Is there an overall prescription that you’d give to companies that want to raise their cybersecurity game based on the results of the Telstra survey?


Yeah, it would be to look at that operating model – people, process, technology – and apply it to the overall operating model of the business. I think we’ve seen many more chief information security officers joining the board proper, which reflects the idea that business is everywhere, so security should be too. If you’re building an operating model that is fundamentally shifting, ask yourself what you’re doing as an organization. Are you growing organically? Are you growing inorganically? Are you moving to a digital construct? Are you acquiring organizations globally? Are you enabling hybrid working?

All of these things are shifts in a business’ operating model to gain competitive advantage or to look at survival. If you’re doing all of those things, then the secret sauce is making sure that you are in conjunction and in collaboration, building a security operating model that is reflective of that future state.

If you don’t do that with a people-centric approach, and if you view security as an afterthought, you’re going to either leave yourself exposed to risk, you’re going to inherit effects that adversely affect your culture of growth, or you run the risk of stalling or siloing the projects and the engagements that you’re delivering, and therefore you’re not getting the most out of your transformation.

So I think that’s the key for me – making sure that you are developing a security operating model and that that security operating model is in line with what you’re trying to achieve and how you’re trying to transform as a business.


Is the degree to which getting the C-suite to move on this dependent on getting more technologically and security-minded people up at that level, so that they can explain it to the financial people?


It’s definitely important that that security aspect is represented at that board level. Absolutely. And we’re seeing more and more of that within our client base, so that that is increasingly the case – that organizations are recognizing the importance of having that security visibility represented at board level, so it gets aligned to their business objectives.

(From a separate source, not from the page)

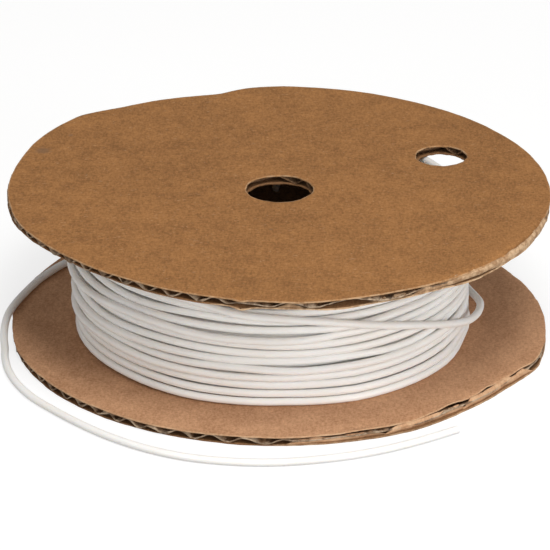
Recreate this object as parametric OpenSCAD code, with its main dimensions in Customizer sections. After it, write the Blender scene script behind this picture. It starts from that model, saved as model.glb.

The counterbalance to that from a culture and awareness point of view, though, is that CISOs are having to increasingly become conversant in business language, understanding the financial aspects of an organization’s growth and development. So there’s absolutely a bringing together of skillsets and capabilities at board level to make sure that everyone is talking the same language, and is working in the same direction to achieve those goals.


Not just breaking down silos of data then, but silos of language, too – for a better, faster, information flow all round?


Yeah, absolutely. 


What did you set out to achieve with the research – and do you think the results meet your initial research goals?


We commissioned the research really looking to understand that interlock between security, culture and transformation. And the results, which show a strong need for businesses to use collaborative approaches and a people-centric approach, to break down silos, and to develop a fundamental culture of security-consciousness, rather than running it as an on-top function, show us how those elements interlock – and give us a way forward to recommend to our clients. And to all businesses, really, because the results speak for themselves – collaboration and a security-everywhere mindset can help businesses meet their ongoing goals. 


Sounds like a great pitch – have businesses been easily accepting it, or is there a fight to be had to get the message across?

Just thinking about this from exactly what you’ve just said, has there been any data of the degree to which that has been easily accepted? Or is there a fight to be had to sort of get it across?


That’s an interesting point, actually. We’ve certainly got some statistics in the research that show the ranking and the view of the importance of culture, versus technology, versus security. But we also have a Club CISO report that we generate every year, and as far as that’s concerned, we’ve got 10 years of, of survey findings, so we can see how that trends over time and across industry verticals.

So we’ve got some quite rich data there in terms of whether there’s still quite a lot of conflict or whether people are settling on a commonality of approach in terms of how to go forward with a data-rich, security-everywhere strategy and a people-centric approach to help grow their businesses.